When your collective Super Rugby franchises turn in a five-zip result for the weekend and on the back of a three-zip whitewash by the English (oh why did have to be them), when the combined weekend score has numbers so large it looks like a cricketing disaster, and when the reaction of the national coach seems like a shrug, then you are entitled to an above-average level of Monday morning hand wringing.

In an effort to arrest the worst finger pointing this week I would like to state clearly:

1. It is not a lack of player talent or depth.
2. It is not that New Zealand players have natural skills Aussie players don’t.
3. It is not a lack of finance or an organisational conspiracy.

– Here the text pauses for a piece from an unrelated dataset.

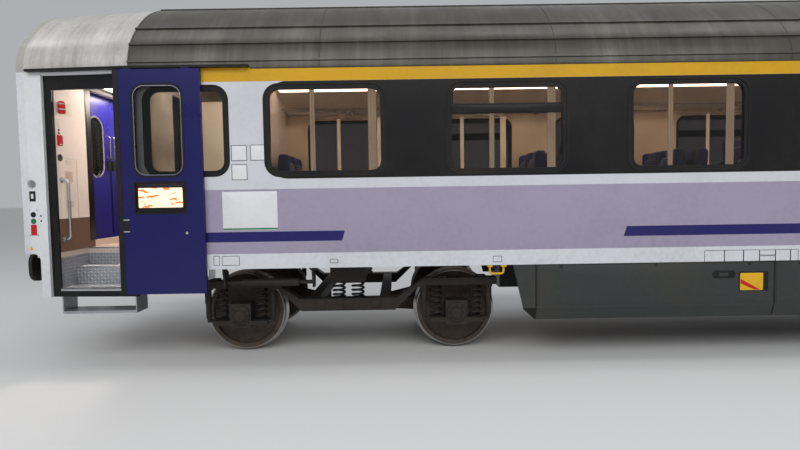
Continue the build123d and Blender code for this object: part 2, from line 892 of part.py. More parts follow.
# Tail lamps on the end walls
lamp_radius = 85
lamp_y = 1080
lamp_z = rail + tail_lamp_height
with BuildPart() as tail_lamps:
    with BuildSketch(cross_plane(half_length)):
        with Locations((lamp_y, lamp_z), (-lamp_y, lamp_z)):
            Circle(lamp_radius)
    extrude(amount=40)
    mirror(about=Plane.YZ)
save(tail_lamps.part, "tail_lamps")

# Arched saloon ceiling and flat vestibule ceilings
arch_edge_z = eaves_z - 40
ceiling_plate = 20
doorway_top = 1880
track_tall = 50
vestibule_ceiling_z = floor_z + doorway_top + 40 + track_tall


def under_arch(low, gap):
    """Outline of the room below the arched ceiling, on a plane across the coach."""
    with BuildLine() as line:
        ThreePointArc(
            (-inner_half, arch_edge_z - gap),
            (0, ceiling_z - gap),
            (inner_half, arch_edge_z - gap),
        )
        Polyline(
            (inner_half, arch_edge_z - gap),
            (inner_half, low),
            (-inner_half, low),
            (-inner_half, arch_edge_z - gap),
        )
    return line.line


with BuildPart() as ceiling:
    with BuildSketch(cross_plane(-straight_half)):
        with BuildLine():
            ThreePointArc((-inner_half, arch_edge_z), (0, ceiling_z), (inner_half, arch_edge_z))
            Line((inner_half, arch_edge_z), (inner_half, arch_edge_z + ceiling_plate))
            ThreePointArc(
                (inner_half, arch_edge_z + ceiling_plate),
                (0, ceiling_z + ceiling_plate),
                (-inner_half, arch_edge_z + ceiling_plate),
            )
            Line((-inner_half, arch_edge_z + ceiling_plate), (-inner_half, arch_edge_z))
        make_face()
    extrude(amount=2 * straight_half)
    with BuildSketch(Plane.XY.offset(vestibule_ceiling_z)):
        for end in ends:
            with BuildLine():
                Polyline(
                    (end * straight_half, -inner_half),
                    (end * lining_x, -side_y(lining_x) + wall),
                    (end * lining_x, side_y(lining_x) - wall),
                    (end * straight_half, inner_half),
                    close=True,
                )
            make_face()
    extrude(amount=ceiling_plate)
save(ceiling.part, "ceiling")

# Partitions: vestibule bulkhead, saloon bulkhead and toilet wall at each end
saloon_half = straight_half - corridor_length
toilet_wall_y = 370
aisle_mid = (aisle_near + aisle_far) / 2
aisle_width = aisle_far - aisle_near
with BuildPart() as partitions:
    for x in (saloon_half, straight_half - partition_thickness):
        with BuildSketch(cross_plane(x)):
            add(under_arch(floor_z, seat_gap))
            make_face()
            with Locations((aisle_mid, floor_z + doorway_top / 2)):
                Rectangle(aisle_width, doorway_top, mode=Mode.SUBTRACT)
        extrude(amount=partition_thickness)
    with BuildSketch(Plane.XY.offset(floor_z)):
        with Locations(((saloon_half + straight_half) / 2, toilet_wall_y)):
            Rectangle(corridor_length - partition_thickness, partition_thickness)
    extrude(amount=arch_edge_z - floor_z)
    with BuildSketch(cross_plane(straight_half)):
        with Locations((aisle_mid + aisle_width / 2, floor_z + doorway_top + 40 + track_tall / 2)):
            Rectangle(2 * aisle_width + 100, track_tall)
    extrude(amount=60)
    mirror(about=Plane.YZ)
save(partitions.part, "partitions")

for end in ends:
    with BuildPart() as vestibule_door:
        with BuildSketch(cross_plane(end * (straight_half + clearance))):
            with Locations((aisle_mid, floor_z + 5 + (doorway_top + 35 - seat_gap) / 2)):
                Rectangle(aisle_width + 80, doorway_top + 35 - seat_gap)
        extrude(amount=end * 30)
    save(vestibule_door.part, f"vestibule_door_{names[end]}")

# Seats in facing pairs, one bay to each window
seat_slack = 6
# Side profile of a seat: distance from its back's outer face, height above the floor
seat_profile = (
    (0, 0), (420, 0), (420, 250), (610, 280), (620, 450), (200, 430),
    (110, 1180), (10, 1180),
)
seat_wall_gap = 31.5
single_width = 560
first_pair_width = 1070
second_pair_width = 930
seat_edge = inner_half - seat_wall_gap
first_rows = (-seat_edge, -seat_edge + single_width), (seat_edge - first_pair_width, seat_edge)
second_rows = (-seat_edge, -seat_edge + second_pair_width), (seat_edge - second_pair_width, seat_edge)


def seat_block(places, rows, name):
    """Facing seats of one class, one solid to a row on each side of the aisle."""
    with BuildPart() as seats:
        for low, high in rows:
            with BuildSketch(Plane.XZ.offset(-low)):
                for x in places:
                    for face in sides:
                        back = x + face * (bay_pitch / 2 - seat_slack)
                        points = [(back - face * d, floor_z + h) for d, h in seat_profile]
                        with BuildLine():
                            Polyline(*points, close=True)
                        make_face()
            extrude(amount=low - high)
    save(seats.part, name)


seat_block(bay_places[: bays // 2], first_rows, "first_class_seats")
seat_block(bay_places[bays // 2:], second_rows, "second_class_seats")

# Wall tables under the windows, and curtains gathered beside them
table_depth = 560
table_length = 620
table_height = 730
table_leg = 60
with BuildPart() as tables:
    with BuildSketch(Plane.XY.offset(floor_z + table_height)):
        for x in bay_places:
            with Locations((x, inner_half - table_depth / 2)):
                Rectangle(table_length, table_depth)
    extrude(amount=30)
    with BuildSketch(Plane.XY.offset(floor_z)):
        for x in bay_places:
            with Locations((x, inner_half - table_leg)):
                Rectangle(table_leg, table_leg)
    extrude(amount=table_height)
    mirror(about=Plane.XZ)
save(tables.part, "tables")

# Place along the window, width
curtain_places = ((-150, 55), (500, 90))
curtain_thickness = 30
with BuildPart() as curtains:
    for side in sides:
        with BuildSketch(wall_plane(side, wall + seat_gap)):
            for x in bay_places:
                for offset_x, width in curtain_places:
                    with Locations((x + offset_x, window_mid_z)):
                        Rectangle(width, window_high - window_low + 80)
        extrude(amount=side * curtain_thickness)
save(curtains.part, "curtains")

# Luggage racks above the windows
rack_z = rail + window_high + 60
rack_depth = 380
with BuildPart() as luggage_racks:
    with BuildSketch(cross_plane(-saloon_half)):
        with BuildLine():
            Polyline(
                (inner_half, rack_z),
                (inner_half - rack_depth, rack_z + 30),
                (inner_half - rack_depth, rack_z + 75),
                (inner_half - rack_depth + 20, rack_z + 75),
                (inner_half - rack_depth + 25, rack_z + 50),
                (inner_half, rack_z + 25),
                close=True,
            )
        make_face()
    extrude(amount=2 * saloon_half)
    mirror(about=Plane.XZ)
save(luggage_racks.part, "luggage_racks")

# Grab rails in the entrances
rail_bar = 16
grab_x = lining_x - 45
grab_y = side_y(opening_x1) - wall - 60
grab_length = 660
grab_low_z = floor_z + 140
grab_high_z = grab_low_z + grab_length
with BuildPart() as handrails:
    with BuildLine(Plane.XZ.offset(grab_y)) as grab_path:
        FilletPolyline(
            (lining_x, grab_low_z),
            (grab_x - 30, grab_low_z),
            (grab_x - 30, grab_high_z),
            (lining_x, grab_high_z),
            radius=60,
        )
    with BuildSketch(Plane(origin=(lining_x, -grab_y, grab_low_z), z_dir=(-1, 0, 0))):
        Rectangle(2 * rail_bar, 2 * rail_bar)
    sweep(path=grab_path.line)
    mirror(about=Plane.YZ)
    mirror(about=Plane.XZ)
save(handrails.part, "handrails")

# Bogies: side frames with transoms, bolster, axle boxes, springs and brakes
beam_inner = journal_centre - 80
beam_outer = journal_centre + 80
beam_ends = 1720
# Upper edge of a side frame, then its lower edge: distance from the middle, height
beam_profile = (
    (-beam_ends, 860), (-880, 860), (-560, 640), (560, 640), (880, 860), (beam_ends, 860),
    (beam_ends, 780), (830, 780), (540, 500), (-540, 500), (-830, 780), (-beam_ends, 780),
)
transom_x = 420
transom_size = (120, 130)
transom_z = rail + 570
bogie_bolster = (400, 2180)
bogie_bolster_z = (rail + 840, bolster_low_z - clearance)
bearer_pad = 150
spring_radius = 80
primary_offset = 230
box_size = 250
box_low_z = axle_z - 140
wing_z = axle_z - 60
wing_thickness = 50
box_end_y = journal_centre + 95
for end in ends:
    centre_x = end * bogie_x
    with BuildPart() as bogie_frame:
        with BuildSketch(Plane.XZ.offset(-beam_outer)):
            with BuildLine():
                Polyline(*((centre_x + x, rail + z) for x, z in beam_profile), close=True)
            make_face()
        extrude(amount=beam_outer - beam_inner)
        mirror(about=Plane.XZ)
        with BuildSketch(Plane.XY.offset(transom_z - transom_size[1] / 2)):
            for shift in sides:
                with Locations((centre_x + shift * transom_x, 0)):
                    Rectangle(transom_size[0], 2 * beam_inner)
        extrude(amount=transom_size[1])
    save(bogie_frame.part, f"bogie_frame_{names[end]}")

    with BuildPart() as bogie_bolster_part:
        with BuildSketch(Plane.XY.offset(bogie_bolster_z[0])):
            with Locations((centre_x, 0)):
                Rectangle(*bogie_bolster)
                Circle(pin_bore, mode=Mode.SUBTRACT)
        extrude(amount=bogie_bolster_z[1] - bogie_bolster_z[0])
        with BuildSketch(Plane.XY.offset(bogie_bolster_z[1])):
            for side in sides:
                with Locations((centre_x, side * 800)):
                    Rectangle(bearer_pad, bearer_pad)
        extrude(amount=clearance - seat_gap)
    save(bogie_bolster_part.part, f"bogie_bolster_{names[end]}")

    with BuildPart() as axle_boxes:
        for shift in sides:
            axle_x = centre_x + shift * wheelbase / 2
            with BuildSketch(Plane.XZ.offset(-box_end_y)):
                with Locations((axle_x, axle_z)):
                    Rectangle(box_size, 280)
                with Locations((axle_x, wing_z - wing_thickness / 2)):
                    Rectangle(2 * primary_offset + 2 * spring_radius, wing_thickness)
            extrude(amount=2 * (box_end_y - journal_centre))
            with BuildSketch(Plane.XZ.offset(-box_end_y + 15)):
                with Locations((axle_x, axle_z)):
                    Circle(journal_diameter / 2 + 0.1)
            extrude(amount=2 * (box_end_y - journal_centre), mode=Mode.SUBTRACT)
        mirror(about=Plane.XZ)
    save(axle_boxes.part, f"axle_boxes_{names[end]}")

    with BuildPart() as springs:
        with BuildSketch(Plane.XY.offset(wing_z)):
            for shift in sides:
                for offset_x in (-primary_offset, primary_offset):
                    for side in sides:
                        with Locations(
                            (centre_x + shift * wheelbase / 2 + offset_x, side * journal_centre)
                        ):
                            Circle(spring_radius - 5)
        extrude(amount=rail + 780 - wing_z)
        with BuildSketch(Plane.XY.offset(rail + 640)):
            for shift in sides:
                for side in sides:
                    with Locations((centre_x + shift * 110, side * journal_centre)):
                        Circle(spring_radius)
        extrude(amount=bogie_bolster_z[0] - rail - 640)
    save(springs.part, f"coil_springs_{names[end]}")

    pads_near = wheelbase / 2 - 280
    pads_far = wheelbase / 2 - 150
    with BuildPart() as brakes:
        for shift in sides:
            for disc_y in (-disc_centre, disc_centre):
                for pad in sides:
                    pad_y = disc_y + pad * (disc_width / 2 + clearance + 15)
                    with BuildSketch(Plane.XZ.offset(-pad_y - 15)):
                        with BuildLine():
                            x0 = centre_x + shift * (transom_x - 40)
                            Polyline(
                                (x0, transom_z - 65),
                                (x0 + shift * 90, transom_z - 65),
                                (x0 + shift * 90, axle_z - 10),
                                (centre_x + shift * pads_near, axle_z + 110),
                                (centre_x + shift * pads_far, axle_z + 110),
                                (centre_x + shift * pads_far, axle_z - 110),
                                (centre_x + shift * pads_near, axle_z - 110),
                                (x0, axle_z - 70),
                                close=True,
                            )
                        make_face()
                    extrude(amount=30)
    save(brakes.part, f"brake_gear_{names[end]}")

# Wheelsets: axle, brake discs, wheels and journals turned as one
tread = wheel_diameter / 2
axle_r = axle_diameter / 2
rim_r = tread - 65
hub_r = 130
wheel_in = back_to_back / 2
wheel_out = wheel_in + wheel_width
web_in = wheel_in + 55
web_out = web_in + 30
hub_in = wheel_in - 12
hub_out = wheel_out + 15
# Half section: distance along the axle from its middle, radius
wheelset_profile = (
    (0, 0),
    (0, axle_r),
    (disc_centre - disc_width / 2, axle_r),
    (disc_centre - disc_width / 2, disc_diameter / 2),
    (disc_centre + disc_width / 2, disc_diameter / 2),
    (disc_centre + disc_width / 2, axle_r),
    (hub_in, axle_r),
    (hub_in, hub_r),
    (web_in, hub_r),
    (web_in, rim_r),
    (wheel_in, rim_r),
    (wheel_in, tread + flange_depth),
    (wheel_in + flange_width / 2, tread + flange_depth),
    (wheel_in + flange_width, tread),
    (wheel_out, tread - 5),
    (wheel_out, rim_r),
    (web_out, rim_r),
    (web_out, hub_r),
    (hub_out, hub_r),
    (hub_out, journal_diameter / 2),
    (journal_centre + journal_length / 2, journal_diameter / 2),
    (journal_centre + journal_length / 2, 0),
)
for end in ends:
    for number, shift in ((1, -1), (2, 1)):
        axle_x = end * bogie_x + shift * wheelbase / 2
        with BuildPart() as wheelset:
            with BuildSketch(Plane(origin=(axle_x, 0, axle_z), x_dir=(0, 1, 0), z_dir=(1, 0, 0))):
                with BuildLine():
                    Polyline(*wheelset_profile, close=True)
                make_face()
            revolve(axis=Axis((axle_x, 0, axle_z), (0, 1, 0)))
            mirror(about=Plane.XZ)
        save(wheelset.part, f"wheelset_{names[end]}{number}")
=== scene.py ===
"""Looks of the express passenger coach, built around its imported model.

Metres. +X runs along the coach, -Y is the side with the open door and +Z is up. A Form is a
plate's low and high levels, then its corner radius and bevel where they are not the usual ones.
"""

import logging
import math
from dataclasses import dataclass, field
from enum import Enum

import bpy
import numpy as np
from mathutils import Matrix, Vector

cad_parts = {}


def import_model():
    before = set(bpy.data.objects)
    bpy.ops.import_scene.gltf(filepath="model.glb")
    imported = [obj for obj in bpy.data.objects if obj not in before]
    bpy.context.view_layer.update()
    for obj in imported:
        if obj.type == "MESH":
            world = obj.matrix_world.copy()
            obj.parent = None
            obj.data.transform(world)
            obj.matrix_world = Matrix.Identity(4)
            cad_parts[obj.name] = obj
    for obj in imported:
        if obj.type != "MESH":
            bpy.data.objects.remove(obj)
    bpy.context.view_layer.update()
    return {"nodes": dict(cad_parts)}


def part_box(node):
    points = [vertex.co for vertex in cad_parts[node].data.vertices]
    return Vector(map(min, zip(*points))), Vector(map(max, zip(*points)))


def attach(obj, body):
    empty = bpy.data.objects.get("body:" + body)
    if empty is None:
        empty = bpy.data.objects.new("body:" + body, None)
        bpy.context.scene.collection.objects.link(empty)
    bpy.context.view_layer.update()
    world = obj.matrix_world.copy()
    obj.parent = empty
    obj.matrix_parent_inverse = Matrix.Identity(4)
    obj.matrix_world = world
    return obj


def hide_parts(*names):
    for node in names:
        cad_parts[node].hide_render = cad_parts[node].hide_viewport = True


Array = np.ndarray
Colour = tuple[float, float, float]
Pair = tuple[float, float]
Triple = tuple[float, float, float]
Box = tuple[float, float, float, float]
Profile = tuple[Pair, ...]
Form = tuple[float, ...]
Rows = tuple[tuple[float, ...], ...]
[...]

It is none of these things, but despair not! I am going to point you in the right direction. Partly because a rugby season is so much more fun when Aussies strut, but also for the memory of the Wellington Battalion, from the town of my birth.

Those 760 men who on August 8, 1915, made it to the top of a rocky apex called Chunuk Bair and held it under constant attack from above. Who were unable to dig proper trenches, as their Anzac brothers famously did, for it was mostly rock. In honour of Lt Colonel William Malone, who refused the frontal assault order given him lest his battalion be totally destroyed and who died in that place. For those who faithfully stood beside him. Who never took a backward step, who fought until the wood of their gun stocks were too hot to hold. Who didn’t break, run or even retreat, but fought with bayonet among the bodies of their friends. For the 49 who walked out.

Remember, respect the history people or be doomed to relive it.

Okay, so here it is, what Australian rugby has been lacking is what I would call, ‘rugby smarts’.

Think of it this way. When Bob Dwyer, Rod McQueen and Eddie Jones coached the Wallabies they had a recognisable style of playing. The way they played the game was not the same as the All Blacks, Springboks or English.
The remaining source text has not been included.